High refresh-rate foldable screens often drain batteries faster than standard phones.

App compatibility

Many mobile apps still behave strangely on wide screens.

Long-term hinge wear

After thousands of folds, small alignment shifts can appear.

If Apple’s engineering teams are studying these weaknesses, the company may design its foldable around stability rather than novelty.

Conversations With Local Retail Sellers

While writing about foldables, I often check with smartphone shop owners in Mumbai’s electronics markets.

Their feedback reveals a pattern that does not always appear in global tech headlines.

Many early foldable buyers eventually returned to regular phones because:


repairs were expensive

protective cases were limited

resale value was uncertain

Retail sellers say curiosity drives early sales, but long-term reliability drives repeat purchases.

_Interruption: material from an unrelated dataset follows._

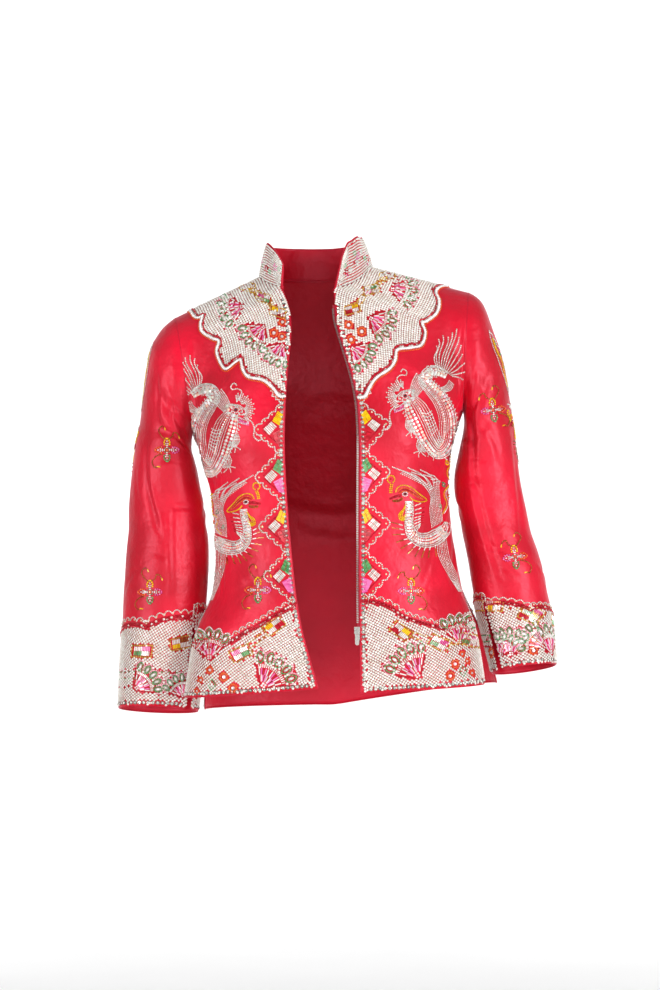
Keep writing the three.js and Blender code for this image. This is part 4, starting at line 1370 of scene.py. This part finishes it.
# pixel, turn and scale of the eye's chart; the flower's middle; the vine's foot, turn and height
dragonEye = {"front_right": (236, 410, -8, 1.0), "front_left": (405, 396, 0, 1.0)}
phoenixEye = {"front_right": (246, 502, -10, 0.93), "front_left": (405, 494, 0, 1.0)}
frontFlower = {"front_right": (258, 590), "front_left": (411, 591)}
sideVine = {"front_right": (222, 534, -20, 62), "front_left": (442, 514, -9, 82)}
edgePoints = [
    (428, "yellow", "red"), (476.5, "green", "pink"), (527, "yellow", "red"), (577, "green", "pink"),
]


# The yoke's rim: overlapping pearls between a red and an orange line
def yokeLines(panel, s, t, inside):
    side = innerSide(panel, s, t, inside)
    stitch(panel, s, t, ("seed", "pearl", (4.2, 5.4, 3.4)), 2.5)
    stitch(panel, s, t, seed("red", 1.25), 2.4, side * 3.9, 0.9, covers=1.5)
    stitch(panel, s, t, seed("orange"), aside=-side * 3.1)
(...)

Apple likely understands this dynamic well.

When the Foldable iPhone Might Launch

Industry watchers expect Apple’s foldable device to appear around the time of the Apple September Event in 2026.

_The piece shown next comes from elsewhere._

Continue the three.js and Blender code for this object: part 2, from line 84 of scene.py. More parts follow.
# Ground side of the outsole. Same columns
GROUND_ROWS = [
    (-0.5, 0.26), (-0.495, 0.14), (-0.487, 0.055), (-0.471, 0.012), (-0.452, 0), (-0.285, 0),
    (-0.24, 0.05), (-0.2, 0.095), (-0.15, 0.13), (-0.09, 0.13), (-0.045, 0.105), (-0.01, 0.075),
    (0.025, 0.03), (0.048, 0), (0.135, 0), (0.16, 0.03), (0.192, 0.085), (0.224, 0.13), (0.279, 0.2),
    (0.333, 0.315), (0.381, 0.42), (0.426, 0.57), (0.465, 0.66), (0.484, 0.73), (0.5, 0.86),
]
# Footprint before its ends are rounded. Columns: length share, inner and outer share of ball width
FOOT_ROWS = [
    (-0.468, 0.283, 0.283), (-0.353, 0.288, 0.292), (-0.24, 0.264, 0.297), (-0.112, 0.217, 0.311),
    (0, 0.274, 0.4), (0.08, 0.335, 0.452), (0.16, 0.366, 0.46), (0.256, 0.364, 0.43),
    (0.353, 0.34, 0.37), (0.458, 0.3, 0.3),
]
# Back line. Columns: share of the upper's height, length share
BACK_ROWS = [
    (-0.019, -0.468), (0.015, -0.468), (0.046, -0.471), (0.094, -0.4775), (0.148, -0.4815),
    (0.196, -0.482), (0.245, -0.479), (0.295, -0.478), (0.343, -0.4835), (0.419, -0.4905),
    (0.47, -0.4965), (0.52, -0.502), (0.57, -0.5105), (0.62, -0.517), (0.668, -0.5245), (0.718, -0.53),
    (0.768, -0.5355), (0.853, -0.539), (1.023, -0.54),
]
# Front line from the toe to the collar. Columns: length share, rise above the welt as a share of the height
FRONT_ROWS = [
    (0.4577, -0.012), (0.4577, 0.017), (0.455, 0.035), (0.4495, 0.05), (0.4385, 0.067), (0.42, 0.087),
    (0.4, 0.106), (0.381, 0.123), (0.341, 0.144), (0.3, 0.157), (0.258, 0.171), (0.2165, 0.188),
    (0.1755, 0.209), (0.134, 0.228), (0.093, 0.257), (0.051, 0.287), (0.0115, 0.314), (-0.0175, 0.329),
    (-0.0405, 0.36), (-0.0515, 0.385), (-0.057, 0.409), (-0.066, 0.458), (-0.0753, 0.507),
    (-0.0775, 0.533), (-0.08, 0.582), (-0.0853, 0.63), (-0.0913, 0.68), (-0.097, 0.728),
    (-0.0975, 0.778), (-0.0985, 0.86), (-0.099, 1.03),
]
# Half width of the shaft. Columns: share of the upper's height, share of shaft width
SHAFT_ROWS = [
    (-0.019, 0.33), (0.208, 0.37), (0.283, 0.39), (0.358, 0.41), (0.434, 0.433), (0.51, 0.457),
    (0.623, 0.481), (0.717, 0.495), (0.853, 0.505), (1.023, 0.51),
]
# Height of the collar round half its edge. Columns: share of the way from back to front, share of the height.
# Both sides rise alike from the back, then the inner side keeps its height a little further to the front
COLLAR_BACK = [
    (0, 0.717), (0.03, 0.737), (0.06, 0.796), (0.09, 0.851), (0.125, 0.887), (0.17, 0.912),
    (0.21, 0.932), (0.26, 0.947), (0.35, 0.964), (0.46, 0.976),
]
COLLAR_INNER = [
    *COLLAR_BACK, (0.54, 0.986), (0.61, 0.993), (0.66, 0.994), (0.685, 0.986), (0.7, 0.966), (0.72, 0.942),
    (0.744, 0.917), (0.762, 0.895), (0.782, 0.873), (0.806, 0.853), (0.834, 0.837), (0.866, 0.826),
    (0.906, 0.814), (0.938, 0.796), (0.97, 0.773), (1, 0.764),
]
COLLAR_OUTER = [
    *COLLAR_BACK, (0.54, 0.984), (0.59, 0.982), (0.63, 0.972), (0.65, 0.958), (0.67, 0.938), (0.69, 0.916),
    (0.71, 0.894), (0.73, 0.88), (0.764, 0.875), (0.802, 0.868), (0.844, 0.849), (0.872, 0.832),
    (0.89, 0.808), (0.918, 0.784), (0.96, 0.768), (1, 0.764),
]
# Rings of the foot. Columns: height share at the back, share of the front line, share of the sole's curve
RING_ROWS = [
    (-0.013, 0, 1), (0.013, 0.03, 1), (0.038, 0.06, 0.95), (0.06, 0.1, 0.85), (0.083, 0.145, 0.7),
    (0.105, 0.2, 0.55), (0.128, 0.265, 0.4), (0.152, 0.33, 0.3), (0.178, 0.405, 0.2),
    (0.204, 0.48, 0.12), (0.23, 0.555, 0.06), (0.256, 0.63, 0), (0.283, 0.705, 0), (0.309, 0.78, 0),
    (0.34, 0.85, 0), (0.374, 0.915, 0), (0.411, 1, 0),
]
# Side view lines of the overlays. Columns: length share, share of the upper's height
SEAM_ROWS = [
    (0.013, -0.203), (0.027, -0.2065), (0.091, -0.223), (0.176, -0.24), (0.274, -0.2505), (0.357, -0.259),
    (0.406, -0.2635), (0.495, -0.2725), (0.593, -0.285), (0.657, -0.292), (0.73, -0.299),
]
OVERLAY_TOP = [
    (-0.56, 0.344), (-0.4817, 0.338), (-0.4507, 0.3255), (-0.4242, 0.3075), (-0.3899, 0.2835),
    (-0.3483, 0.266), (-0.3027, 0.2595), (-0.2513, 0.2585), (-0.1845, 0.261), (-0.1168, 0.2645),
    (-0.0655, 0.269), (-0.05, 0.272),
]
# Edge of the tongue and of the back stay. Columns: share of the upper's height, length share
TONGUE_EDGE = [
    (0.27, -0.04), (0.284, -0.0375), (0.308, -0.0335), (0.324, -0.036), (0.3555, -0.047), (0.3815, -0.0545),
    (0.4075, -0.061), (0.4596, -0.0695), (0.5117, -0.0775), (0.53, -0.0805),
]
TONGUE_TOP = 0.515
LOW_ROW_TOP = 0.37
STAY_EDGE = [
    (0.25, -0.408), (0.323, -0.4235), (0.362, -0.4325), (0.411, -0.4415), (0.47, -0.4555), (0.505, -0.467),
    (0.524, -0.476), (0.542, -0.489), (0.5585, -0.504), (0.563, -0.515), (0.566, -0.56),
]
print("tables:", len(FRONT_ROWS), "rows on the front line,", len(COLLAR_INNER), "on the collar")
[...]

That timing would align with the launch cycle of the iPhone 18 lineup.

However, foldable manufacturing is more complex than traditional smartphones. Producing millions of precision hinges and flexible screens can create delays.

Even if the device is announced in September, shipping could occur later in the year.

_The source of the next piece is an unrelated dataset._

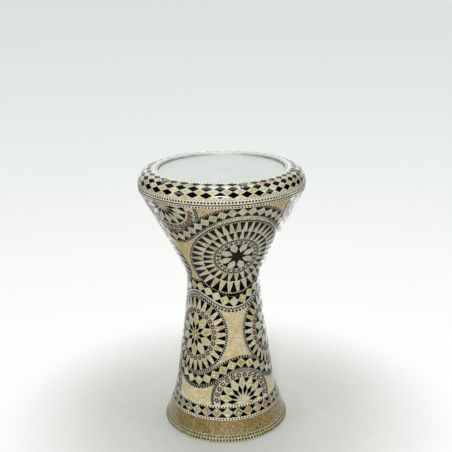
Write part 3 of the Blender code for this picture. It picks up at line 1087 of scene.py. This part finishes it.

How I Verified This Information

For this article I reviewed multiple industry sources and compared them with existing foldable phone designs.

My verification process included:


examining supply-chain reports cited by Mark Gurman and other analysts

comparing leaked specifications with current foldable hardware trends

checking component design patterns used in devices like the Samsung Galaxy Z Fold series

discussing real-world customer experiences with local smartphone retailers

Because Apple has not officially confirmed the device, all technical details should be viewed as developing information rather than final specifications.

Who This Information Is For

This article is most useful for:


readers curious about the future of the Apple iPhone lineup

technology enthusiasts tracking foldable devices

professionals considering a phone-tablet hybrid device

investors or industry watchers studying Apple’s hardware strategy

If you simply want a typical smartphone upgrade, this device may not target you.

Conclusion

Supply-chain signals suggest Apple is preparing its first foldable iPhone, and the company appears to be taking a careful approach.

Instead of chasing experimental features, Apple may prioritize reliability, multitasking, and productivity. The rumored price above $2,300 also indicates the device could sit in a new ultra-premium category.

If the strategy works, the foldable iPhone could blur the line between phone and tablet. If it fails, it will show just how difficult this hardware category still is.

Either way, Apple’s entry will likely accelerate competition across the foldable market.

Author Note

Author Experience: Notes From Michael B. Norris

I’m Michael B. Norris, and for the past decade I’ve covered smartphone hardware with a focus on how devices behave outside lab conditions. I’ve spent years observing how new form factors evolve, especially the shift from rigid smartphones to flexible displays. My work often involves tracking supply chain signals, speaking with retailers who handle repairs and returns, and testing devices in real everyday conditions rather than controlled review units.

Foldable phones are one of the few categories where real-world behavior often looks very different from launch-day marketing. Over the past several years I’ve examined early foldable models, watched how their hinges age, and tracked which design choices manufacturers quietly abandon in later generations.

That long view is useful when evaluating reports about Apple’s upcoming foldable device.

Below are a few observations that come from years of watching this category mature. These are not spec leaks. They are patterns I have personally noticed while studying foldable hardware development.

1. The “crease obsession” is mostly a marketing problem, not a real user problem

In early demonstrations of foldable phones, journalists often focus on whether the center crease is visible. But in real-world use, most people stop noticing it after a few hours.

What actually bothers long-term users is something different: micro-reflection distortion along the fold line when bright light hits the screen. This happens when internal display layers shift slightly over time.

Manufacturers rarely talk about this effect, but it is far more noticeable than the crease itself. If Apple is prioritizing thicker ultra-thin glass, it may be trying to minimize that reflection distortion rather than eliminate the crease entirely.

That detail rarely appears in spec sheets, yet it matters more for daily usability.

2. Most foldable durability problems appear after 6–9 months, not during reviews

Typical smartphone reviews last one or two weeks. That timeline misses the phase when many foldables begin to show subtle wear.

Based on repair data shared privately by retailers and service technicians, the most common long-term issues include:


hinge resistance changing after thousands of folds

slight display pressure marks forming near the crease

protective layers loosening at the edges

These problems do not appear immediately. They show up months later.

Apple historically studies these failure patterns before entering a product category. If the company delayed its foldable launch this long, it is likely because engineers were trying to solve exactly these aging problems.

3. Foldables quietly change how people use apps, even when software is not optimized

One surprising pattern I noticed while observing foldable phone users is behavioral.

When people get a large foldable screen, they begin using apps differently even if the apps are not designed for it.

For example:


messaging apps stay open while browsing

maps run side-by-side with ride-hailing apps

videos play in one half of the screen while reading news in the other

These habits emerge naturally. Users adapt faster than developers.

This is why Apple’s reported focus on multitasking software may matter more than hardware design. If the company can make split-screen interaction feel effortless, the foldable iPhone could change daily smartphone workflows in ways people do not yet expect.

Final Personal Observation

After watching this category evolve for years, one thing stands out.

The first foldable device from any company rarely defines the market. The second generation usually does.

So the most interesting part of Apple entering foldables may not be the first device itself. It may be the design lessons Apple gathers from it.

Those lessons often shape the entire next generation of hardware.